● COLLECTED MATERIAL
-------------------------

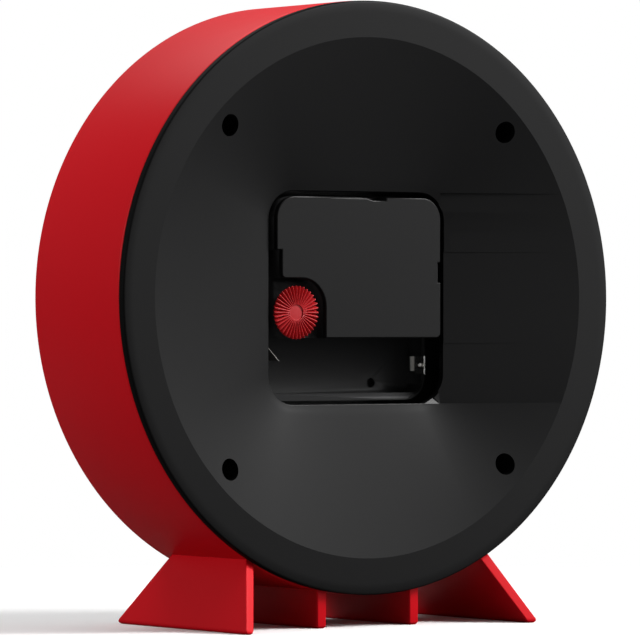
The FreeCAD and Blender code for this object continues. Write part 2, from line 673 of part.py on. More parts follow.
# Arbors of the gearing, as distances beside and above the drum's axis.
motion_distance = (s.cannon_teeth + s.motion_teeth) * s.motion_module / 2
setting_distance = (s.motion_teeth + s.setting_teeth) * s.motion_module / 2
knob_distance = root(s.knob_x * s.knob_x + s.knob_z * s.knob_z)
along = (knob_distance * knob_distance + motion_distance * motion_distance
         - setting_distance * setting_distance) / (2 * knob_distance)
offset = root(motion_distance * motion_distance - along * along)
motion_x = (s.knob_x * along - s.knob_z * offset) / knob_distance
motion_z = (s.knob_z * along + s.knob_x * offset) / knob_distance
hour_module = 2 * motion_distance / (s.motion_pinion_teeth + s.hour_teeth)
third_distance = (s.pinion_teeth + s.third_teeth) * s.train_module / 2
third_x = third_distance * cosine(s.third_turn)
third_z = third_distance * sine(s.third_turn)
centre_module = 2 * third_distance / (s.pinion_teeth + s.centre_teeth)
fifth_distance = (s.fifth_pinion_teeth + s.seconds_teeth) * s.train_module / 2
fifth_x = fifth_distance * cosine(s.fifth_turn)
fifth_z = fifth_distance * sine(s.fifth_turn)
rotor_distance = (s.pinion_teeth + s.fifth_teeth) * s.train_module / 2
rotor_x = fifth_x + rotor_distance * cosine(s.rotor_turn)
rotor_z = fifth_z + rotor_distance * sine(s.rotor_turn)

# Layers of the gearing, from the movement's dial side to its lid.
inside_front = movement_front + s.front_wall
lid_front = movement_rear - s.lid_thick
hour_level = inside_front + 2 * s.end_gap
motion_level = hour_level + s.wheel_thick + 1.1
plate_front = motion_level + s.wheel_thick + 2 * s.end_gap
plate_rear = plate_front + s.plate_thick
centre_level = plate_rear + s.end_gap + s.layer_gap
third_level = centre_level + s.wheel_thick + s.end_gap + 2 * s.layer_gap
fifth_level = third_level + s.wheel_thick + 2 * s.layer_gap
seconds_level = fifth_level + s.wheel_thick + 2 * s.layer_gap
boss_front = lid_front - s.bearing_wall

# The movement housing is a square black box: the wheels' chamber, the recess of the set knob,
# the open bay for one cell and, on the dial side, the threaded bush. Its wall follows the lid's
# outline, and is cut down beside it.
housing = new_body("movement_housing")
box = facing_sketch(housing, "box_outline", lid_front)
draw(box, rounded_square(movement_half, s.movement_round))
pad(housing, box, "box", lid_front - movement_front)
top_inner = lid_top - s.lid_round
side_inner = s.lid_half - s.lid_round
step_side = s.lid_half - s.step_depth
moat_level = s.well_level - s.moat_depth
beyond = movement_half + 1
rebate = facing_sketch(housing, "rebate_outline", lid_front)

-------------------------

● SHORT PROBLEM
Give back the whole listing, word for word.

● WRITTEN REPLY
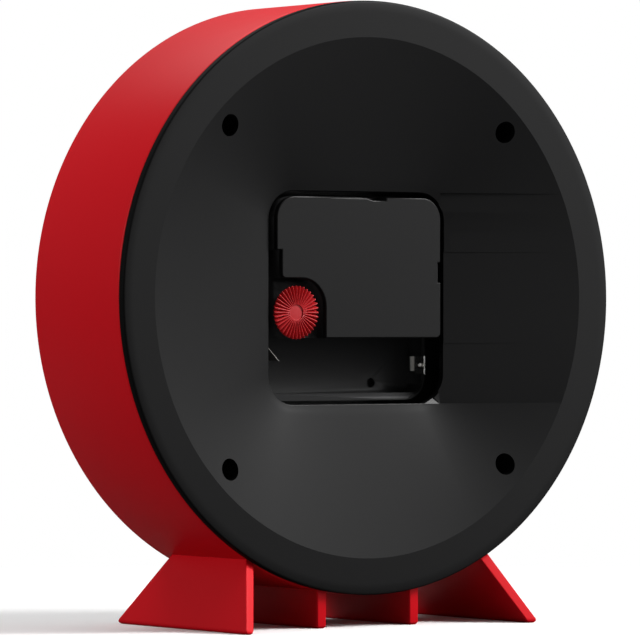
The FreeCAD and Blender code for this object continues. Write part 2, from line 673 of part.py on. More parts follow.
# Arbors of the gearing, as distances beside and above the drum's axis.
motion_distance = (s.cannon_teeth + s.motion_teeth) * s.motion_module / 2
setting_distance = (s.motion_teeth + s.setting_teeth) * s.motion_module / 2
knob_distance = root(s.knob_x * s.knob_x + s.knob_z * s.knob_z)
along = (knob_distance * knob_distance + motion_distance * motion_distance
         - setting_distance * setting_distance) / (2 * knob_distance)
offset = root(motion_distance * motion_distance - along * along)
motion_x = (s.knob_x * along - s.knob_z * offset) / knob_distance
motion_z = (s.knob_z * along + s.knob_x * offset) / knob_distance
hour_module = 2 * motion_distance / (s.motion_pinion_teeth + s.hour_teeth)
third_distance = (s.pinion_teeth + s.third_teeth) * s.train_module / 2
third_x = third_distance * cosine(s.third_turn)
third_z = third_distance * sine(s.third_turn)
centre_module = 2 * third_distance / (s.pinion_teeth + s.centre_teeth)
fifth_distance = (s.fifth_pinion_teeth + s.seconds_teeth) * s.train_module / 2
fifth_x = fifth_distance * cosine(s.fifth_turn)
fifth_z = fifth_distance * sine(s.fifth_turn)
rotor_distance = (s.pinion_teeth + s.fifth_teeth) * s.train_module / 2
rotor_x = fifth_x + rotor_distance * cosine(s.rotor_turn)
rotor_z = fifth_z + rotor_distance * sine(s.rotor_turn)

# Layers of the gearing, from the movement's dial side to its lid.
inside_front = movement_front + s.front_wall
lid_front = movement_rear - s.lid_thick
hour_level = inside_front + 2 * s.end_gap
motion_level = hour_level + s.wheel_thick + 1.1
plate_front = motion_level + s.wheel_thick + 2 * s.end_gap
plate_rear = plate_front + s.plate_thick
centre_level = plate_rear + s.end_gap + s.layer_gap
third_level = centre_level + s.wheel_thick + s.end_gap + 2 * s.layer_gap
fifth_level = third_level + s.wheel_thick + 2 * s.layer_gap
seconds_level = fifth_level + s.wheel_thick + 2 * s.layer_gap
boss_front = lid_front - s.bearing_wall

# The movement housing is a square black box: the wheels' chamber, the recess of the set knob,
# the open bay for one cell and, on the dial side, the threaded bush. Its wall follows the lid's
# outline, and is cut down beside it.
housing = new_body("movement_housing")
box = facing_sketch(housing, "box_outline", lid_front)
draw(box, rounded_square(movement_half, s.movement_round))
pad(housing, box, "box", lid_front - movement_front)
top_inner = lid_top - s.lid_round
side_inner = s.lid_half - s.lid_round
step_side = s.lid_half - s.step_depth
moat_level = s.well_level - s.moat_depth
beyond = movement_half + 1
rebate = facing_sketch(housing, "rebate_outline", lid_front)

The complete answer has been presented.